Is it possible that anybody hasn’t heard the lyric: I knew a man Bojangles/And he danced for you/In worn out shoes… ?
It’s a terrific song (Mr. Bojangles) that has been recorded by everyone from Bob Dylan to Nina Simone. It was written by Jerry Jeff Walker and, contrary to a widespread misconception, it has nothing at all to do with Bill Robinson, the great tap dancer also known as "Bojangles," who is the subject of a new bio-pic from Showtime.
Robinson was born in Virginia in 1878, when the Civil War was still a living memory. Segregation in public facilities was the rule, rather than the exception, and all sorts of strange and arbitrary regulations were aimed at keeping people of color in a separate and inferior position. On the vaudeville circuits there was what was known as the "two coloreds rule"—no solo performances for black entertainers; at least two had to be on the stage. Robinson was the greatest dancer of his generation and became a big enough draw to challenge that rule as well as other kinds of discrimination. He was also a compulsive gambler and a womanizer. In short, a great subject for a movie biography.
Showtime’s entry stars Gregory Hines (The Cotton Club, Waiting to Exhale) as Robinson. Hines is arguably the greatest tap dancer of his generation and one who has demonstrated his fascination with the history of the art. The best parts of Bojangles are the dance numbers, including a memorable duplication by Hines of a filmed dance by Robinson using an up-and-down set of stairs. (Don’t miss the end titles; Hines’ step dance is repeated with the film of Robinson’s, side by side.)

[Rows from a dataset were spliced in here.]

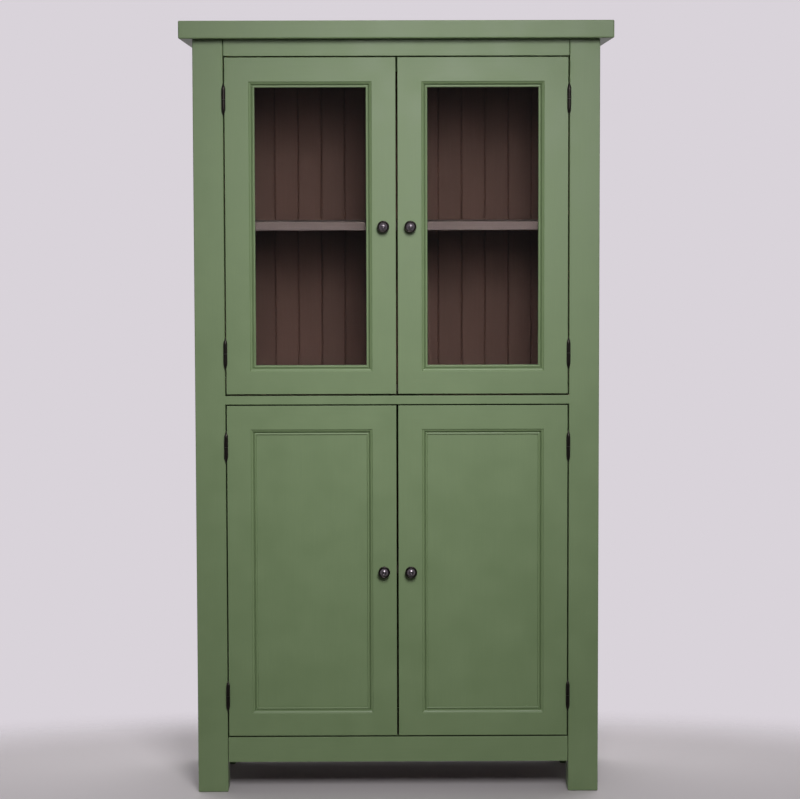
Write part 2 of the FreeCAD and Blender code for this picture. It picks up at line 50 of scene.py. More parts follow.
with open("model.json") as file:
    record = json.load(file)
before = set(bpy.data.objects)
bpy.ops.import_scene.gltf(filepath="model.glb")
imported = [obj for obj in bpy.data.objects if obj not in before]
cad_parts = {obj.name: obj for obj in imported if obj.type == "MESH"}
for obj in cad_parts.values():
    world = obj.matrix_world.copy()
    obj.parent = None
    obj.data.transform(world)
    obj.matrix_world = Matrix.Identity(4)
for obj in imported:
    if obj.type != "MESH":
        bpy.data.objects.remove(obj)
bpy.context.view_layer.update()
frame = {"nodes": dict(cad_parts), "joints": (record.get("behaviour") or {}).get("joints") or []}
MM = 0.001
SIDES = {"left": -1, "right": 1}
DOORS = [(tier, side) for tier in ("lower", "upper") for side in SIDES]
JOINT_AT = {joint["name"]: joint["pos_m"] for joint in frame["joints"]}
# How far apart the joints of the back boards are
BOARD_COVER = 57 * MM
# Points to a quarter circle on the small eased plates
PLATE_STEPS = 3
# Points nearer than this are merged, and edges over this angle stay sharp
MERGED = 0.002 * MM
SHARP = math.radians(38)


class CabinetFinish(bpy.types.PropertyGroup):
    """Colours of the finishes, as sRGB hex values."""
    paint: StringProperty(
        name="Paint", description="Green of the satin paint", default="#748860")
    paint_shade: StringProperty(
        name="Paint shade", description="Green where the film lies thicker", default="#6e825b")
    stain: StringProperty(
        name="Stain", description="Brown of the stained shelves and decks", default="#5a4948")
    stain_shade: StringProperty(
        name="Stain in the grain", description="Brown in their darker grain", default="#514140")
    board: StringProperty(
        name="Board", description="Brown of the stained back boards", default="#452922")
    board_shade: StringProperty(
        name="Board grain", description="Brown in the boards' darker grain", default="#3f251f")
    iron: StringProperty(
        name="Iron", description="Blackened iron of the knobs and hinges", default="#262220")
    iron_worn: StringProperty(
        name="Worn iron", description="Iron where handling has browned it", default="#37322f")
    # The knob faces' lighter iron is partly wear from handling and partly a painted sheen, standing
    # in for the lamps' reflection
    iron_face: StringProperty(
        name="Knob face", description="Iron of the knobs' rubbed faces", default="#7e767e")
    zinc: StringProperty(
        name="Zinc", description="Zinc plating of screws, pins and strikes", default="#bcbcb6")
    plastic: StringProperty(
        name="Plastic", description="Brown plastic of the catches", default="#3b2c24")
    pane: StringProperty(
        name="Pane", description="Tint of the float glass", default="#f4f8f6")


class CabinetFittings(bpy.types.PropertyGroup):
    """Sizes of the pieces that are modelled here."""
    segments: IntProperty(
        name="Segments", description="Sides of a turned piece", default=64, min=12)
    board_easing: FloatProperty(
        name="Top board easing", description="Radius of the top board's arrises",
        default=3 * MM, unit="LENGTH")
    rail_easing: FloatProperty(
        name="Rail easing", description="Radius of the front rails' arrises",
        default=1 * MM, unit="LENGTH")
    leaf_corner: FloatProperty(
        name="Leaf corner", description="Corner radius of a hinge leaf",
        default=1 * MM, unit="LENGTH")
    plate_easing: FloatProperty(
        name="Plate easing", description="Softness of a pressed plate's edges",
        default=0.3 * MM, unit="LENGTH")
    screw_radius: FloatProperty(
        name="Screw head", description="Radius of a countersunk screw head",
        default=3.1 * MM, unit="LENGTH")
    bolt_radius: FloatProperty(
        name="Bolt head", description="Radius of the head of a knob's bolt",
        default=4.5 * MM, unit="LENGTH")


class CabinetStage(bpy.types.PropertyGroup):
    """The camera, the lamps and the plain room."""
    lens: FloatProperty(
        name="Lens", description="Focal length in millimetres", default=119.05)
    camera_place: FloatVectorProperty(
        name="Camera place", description="Where the camera stands",
        default=(-0.0297, -6.3076, 1.4298), subtype="TRANSLATION")
    camera_turn: FloatVectorProperty(
        name="Camera turn", description="The camera's pitch down, roll and yaw",
        default=(0.08188, -0.0026, -0.0059), subtype="EULER")
    backdrop: StringProperty(
        name="Backdrop", description="Colour behind the cabinet", default="#d9d3da")
    floor: StringProperty(
        name="Floor", description="Colour of the floor", default="#d7d0d4")
    main_power: FloatProperty(
        name="Main lamp", description="Power of the tall soft lamp in front", default=10.9,
        unit="POWER")
    side_power: FloatProperty(
        name="Side lamps", description="Power of each small lamp at the sides", default=2.8,
        unit="POWER")
    room_light: FloatProperty(
        name="Room light", description="Strength of the light from all round", default=0.1)
    rear_light: FloatProperty(
        name="Rear light", description="Strength of the light from above and behind", default=2.9)


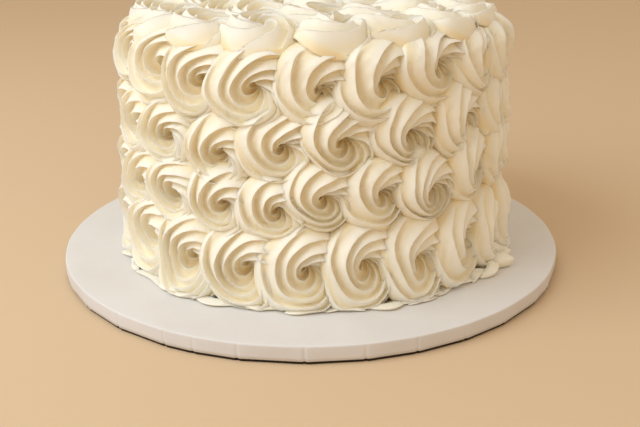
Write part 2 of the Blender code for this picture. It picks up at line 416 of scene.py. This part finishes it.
# Rosettes and dabs on the side
def wrap_on_side(points, azimuth, height, tilt, drop):
    """Bend a rosette round the core: across becomes azimuth, up stays up, out adds to the radius.

    Its left side is raised by the tilt, over its neighbour, and its lower half is stretched by
    `drop`. What comes near the core's top leans back and droops by the square of its height
    above a line under the top edge. What comes near the board spreads outwards by the square of
    its depth below a line over the board, and what would sink into the board is levelled and
    drawn in, softly, by half of the root of the squared depth plus four, less the depth.
    """
    across = points[:, 0]
    up = points[:, 1] * np.where(points[:, 1] < 0.0, drop, 1.0)
    above = height + up - CORE_BOTTOM
    sunk = 0.5 * (np.sqrt(above ** 2 + 4.0) - above)
    level = CORE_BOTTOM + FOOT_CLEAR + above + sunk
    foot = np.maximum(CORE_BOTTOM + FOOT_HEIGHT - level, 0.0)
    over = np.maximum(level - (CORE_TOP - LEAN_BACK_DEPTH), 0.0)
    reach = core_radius(height) + points[:, 2] - math.tan(tilt) * across - LEAN_BACK * over ** 2
    reach = reach + ROSETTE_SPREAD * foot ** 2 - 1.2 * sunk
    turned = azimuth + across / core_radius(height)
    level = level - DROOP * over ** 2
    return around_core(turned, reach, level)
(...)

Starting with Robinson’s funeral (1949), including what looks like archival footage of the event, the film then plays out the biography in a straightforward manner as a flashback. The design of the film is stylized in the manner of Hollywood show business stories, never for a minute looking real or gritty. It doesn’t flinch, though, at depicting Robinson’s weaknesses or using strong language. The screenplay by Richard Wesley (Fast Forward, Native Son) is determined to chronologically cover the main events of Robinson’s life; in stretching for comprehensiveness, the film flattens out the characters and their crises. The facts are there, but emotional impact, for the most part, escapes this script.
An excellent supporting cast helps to keep the energy levels from flagging. Kimberly Elise (Beloved) is charming as Robinson’s wife of 27 years. Peter Riegert (Local Hero, Traffic) adds dimension to Marty Forkins, Robinson’s loyal agent who gave up other clients—the Marx Brothers, Will Rogers—to focus on building Robinson’s career. In a small role as Marty’s wife, Rae, Maria Ricossa injects a spark and finds just the right sarcastic tone. All of these characters speak directly to the camera/audience at one point or another, a device that also helps vary the mostly straight-line storyline.
In two effective scenes, the sad ironies of a long life are depicted. Robinson goes to a club and sees a young performer dance—it’s a new and highly energetic style, unlike his own. Savion Glover, who may be the best dancer of his generation sizzles in the number. Later, in a park, Robinson is challenged by a young political speaker, ridiculed for his "Uncle Tom" roles, the speaker unaware of the battles Robinson fought to get beyond the stereotypes. Progress eclipses and history forgets even a star’s accomplishments.